Magnetically confined plasmas are subject to turbulence, which has been observed in virtually all experiments to lead to transport of heat, particles and momentum at much higher levels than due to particle collisions alone. Understanding and predicting turbulence is thus crucial in the context of magnetic fusion research, and our aim is to do it from first-principles.
Plasmas of interest have very high temperatures and very low densities, thus low collisionalities: the mean free path is much larger than the system size. Thus the physics is dominated by collective phenomena (or wave-particle interactions) which are best described with kinetic theory, involving particle distribution functions in a 6D (3D real, 3D velocity) phase space.
Turbulent fluctuation frequencies are typically much lower than the cyclotron frequency of plasma particles. Thus, the basic idea of gyro kinetic theory is to “average out” over the gyration motion of particles. In other words, a phase space coordinate transformation is made, resulting in a reduction of the dimensionality from 6D to 5D.

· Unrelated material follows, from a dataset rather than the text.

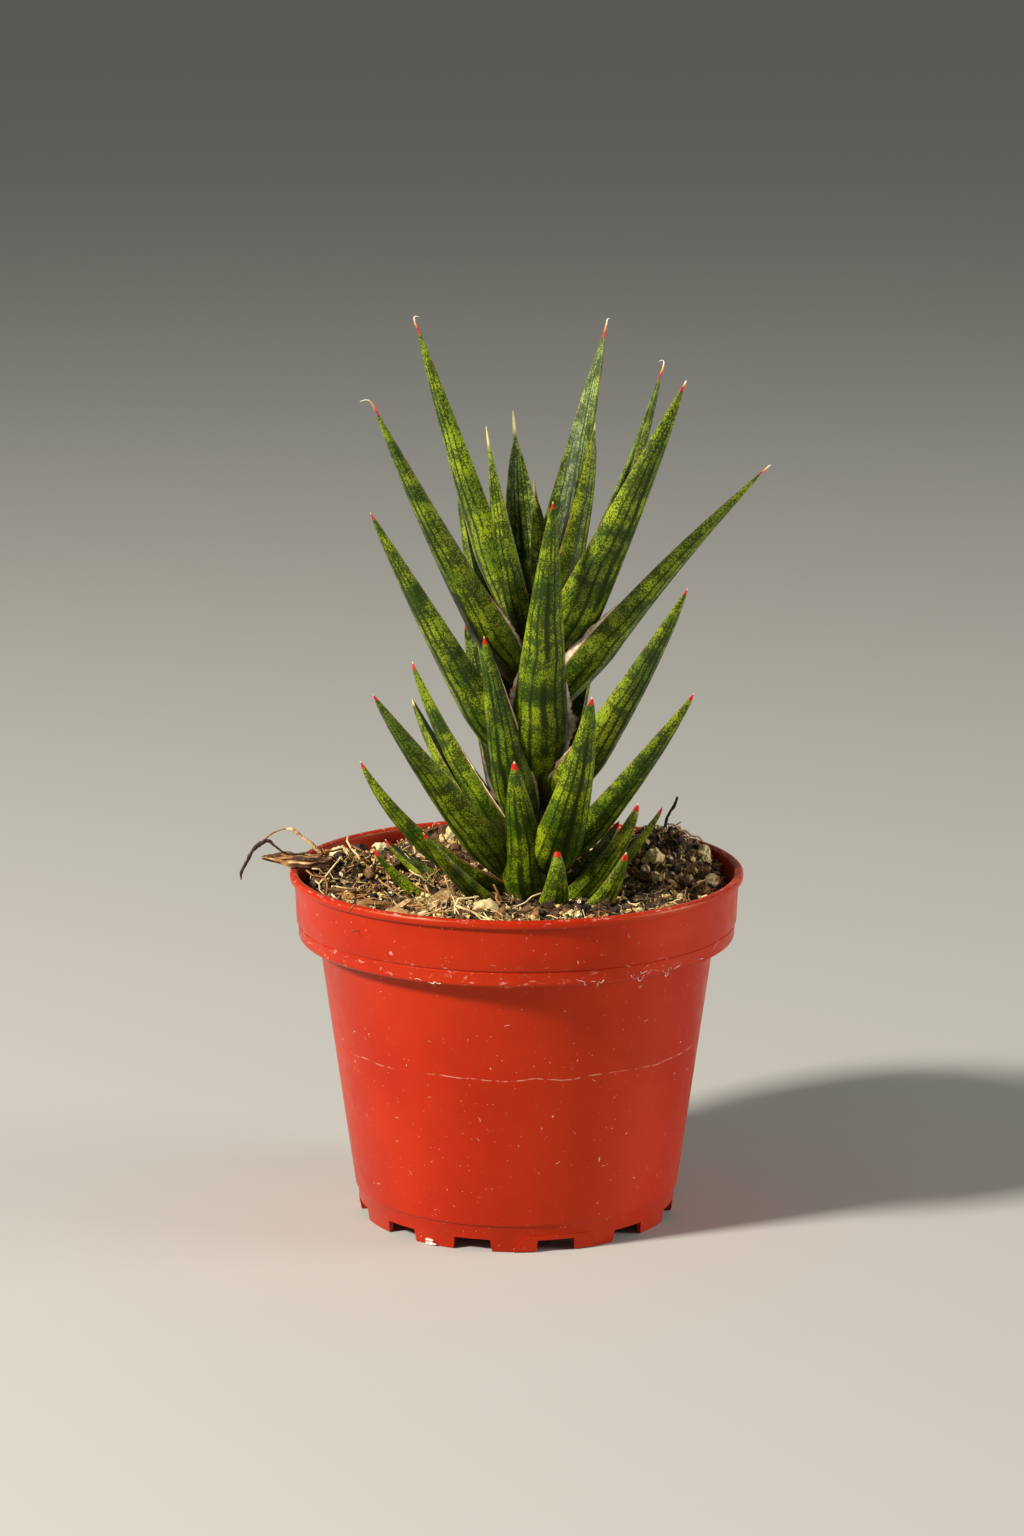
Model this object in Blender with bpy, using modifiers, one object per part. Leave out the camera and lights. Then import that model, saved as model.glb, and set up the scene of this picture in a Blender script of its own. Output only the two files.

Even with this reduction, solving the set of gyrokinetic equations is a rather formidable task. These consist in a PDE for the time evolution of the distribution functions in 5D, a set of 5 coupled ODEs for particle orbits, and 3D integral-differential equations for the electromagnetic fields. There are several nonlinearities in the system and the background geometry of the magnetic configuration is nontrivial. The presence of this magnetic field is the cause of a very strong anisotropy in the perturbations.
Several numerical methods are used to solve these equations. The complexity of the problem implies that huge computational resources and massive parallelization of the algorithms are required. Advanced, High Performance (HPC) techniques are applied and the numerical codes are run on some of the most performing platforms to which we can have access.
Our research aims at improving the physics description by including more and more effects such as non-adiabatic electron response, finite size and finite collisionality. This requires constant improvements on the numerical codes developments in order to further optimize them, improve their parallel scalability and thus have them ready for the next generation of HPC platforms.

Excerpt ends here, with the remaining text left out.